As against this there is a dictum in the case of Oberer v. State, 8 C. C. (N. S.), 93, to the effect that a holiday counts unless it is the last day. This had to do with the question of whether a motion for new trial was filed in time, the Court holding that it had not been so filed. The language of the Court is:

“The motion for a new trial was not filed in time. The trial was on the 24th of November, 1903. The motion for a new trial was filed November 28th. An affidavit was filed by defendant’s attorney setting up that the 26th was a national holiday, and that on the 27th he was engaged in another trial, and on account of illness in the affiant’s family he was prevented from filing the motion. This is not a sufficient excuse. A holiday counts unless it is the last day, and the excuse does not apply to all three days allowed by the statute,”

That the statement is /obiter 'dictum is clearly to be observed because it was not claimed that the last day was a holiday. The exact question therefore was not in the Court’s mind and was not passed upon.

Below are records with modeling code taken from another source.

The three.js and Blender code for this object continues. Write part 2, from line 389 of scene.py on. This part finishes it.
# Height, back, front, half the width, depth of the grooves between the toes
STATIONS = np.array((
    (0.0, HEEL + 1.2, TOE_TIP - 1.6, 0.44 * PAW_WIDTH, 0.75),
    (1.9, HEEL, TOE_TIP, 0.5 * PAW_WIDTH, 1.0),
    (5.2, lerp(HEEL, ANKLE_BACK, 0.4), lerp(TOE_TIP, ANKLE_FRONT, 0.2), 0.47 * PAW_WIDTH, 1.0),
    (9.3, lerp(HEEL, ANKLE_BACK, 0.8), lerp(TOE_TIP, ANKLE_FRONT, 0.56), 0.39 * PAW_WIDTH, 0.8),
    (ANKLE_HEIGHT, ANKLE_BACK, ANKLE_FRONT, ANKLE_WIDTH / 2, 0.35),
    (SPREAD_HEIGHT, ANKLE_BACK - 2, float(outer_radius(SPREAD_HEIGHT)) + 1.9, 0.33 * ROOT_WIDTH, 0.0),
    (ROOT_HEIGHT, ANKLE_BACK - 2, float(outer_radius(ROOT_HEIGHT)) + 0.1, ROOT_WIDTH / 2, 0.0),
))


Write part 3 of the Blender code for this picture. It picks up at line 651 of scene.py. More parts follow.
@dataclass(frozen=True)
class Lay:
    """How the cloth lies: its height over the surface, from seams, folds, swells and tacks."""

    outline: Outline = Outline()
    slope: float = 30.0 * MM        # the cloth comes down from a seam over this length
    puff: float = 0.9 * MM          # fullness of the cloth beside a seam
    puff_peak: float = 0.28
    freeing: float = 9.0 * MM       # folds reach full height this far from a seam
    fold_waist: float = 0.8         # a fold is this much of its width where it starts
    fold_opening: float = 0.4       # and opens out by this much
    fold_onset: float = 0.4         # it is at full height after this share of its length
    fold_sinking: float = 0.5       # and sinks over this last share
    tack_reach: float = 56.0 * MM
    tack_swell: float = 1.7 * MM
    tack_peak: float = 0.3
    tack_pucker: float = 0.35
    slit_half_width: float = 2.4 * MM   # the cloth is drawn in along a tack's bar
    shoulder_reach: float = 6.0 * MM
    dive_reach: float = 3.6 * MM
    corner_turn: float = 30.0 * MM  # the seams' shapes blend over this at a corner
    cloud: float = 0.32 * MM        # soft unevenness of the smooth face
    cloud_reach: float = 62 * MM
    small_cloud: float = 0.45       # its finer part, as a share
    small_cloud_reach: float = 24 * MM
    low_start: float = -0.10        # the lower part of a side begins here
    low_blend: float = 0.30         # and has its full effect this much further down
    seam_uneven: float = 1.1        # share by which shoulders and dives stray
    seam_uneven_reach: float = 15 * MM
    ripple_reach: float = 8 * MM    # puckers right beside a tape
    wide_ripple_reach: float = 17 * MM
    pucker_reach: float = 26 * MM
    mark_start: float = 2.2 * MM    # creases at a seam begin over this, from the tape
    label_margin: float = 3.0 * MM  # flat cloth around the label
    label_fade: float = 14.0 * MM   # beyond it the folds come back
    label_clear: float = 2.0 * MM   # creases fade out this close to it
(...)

It is true that at common law and by statutes in many states when the last day of a period in which an act is to be done falls on a legal holiday, that day is excluded and the act may be done on the next succeeding day. Our statute, however, Section 10216 General Code, having expressly provided that the last day shall be included unless it be Sunday, and unless otherwise specifically provided, the statute, we think, must take the place of the common law and when we look to see whether or not it has been “otherwise specifically provided” we do not find any such provision applicable to the facts here since the holidays provided in Section 8301 General Code are for the purpose of negotiable instruments act only. Neither does it appear that in view of the specific provision of Section 10216 General Code, that the court may hold that such a day as Decoration Day is a holiday for all purposes as well as for the purposes of the negotiable instruments act by reason of the custom pursuant to which it is generally observed as a holiday. Custom cannot amend a specific statute.

The conclusion we have arrived at seems to be somewhat harsh and we have unsuccessfully sought for a reason which would permit us to hold otherwise. Feeling, however, that we are bound by the statutes as enacted, the above reasoning leads to the conclusion that the demurrer must be sustained.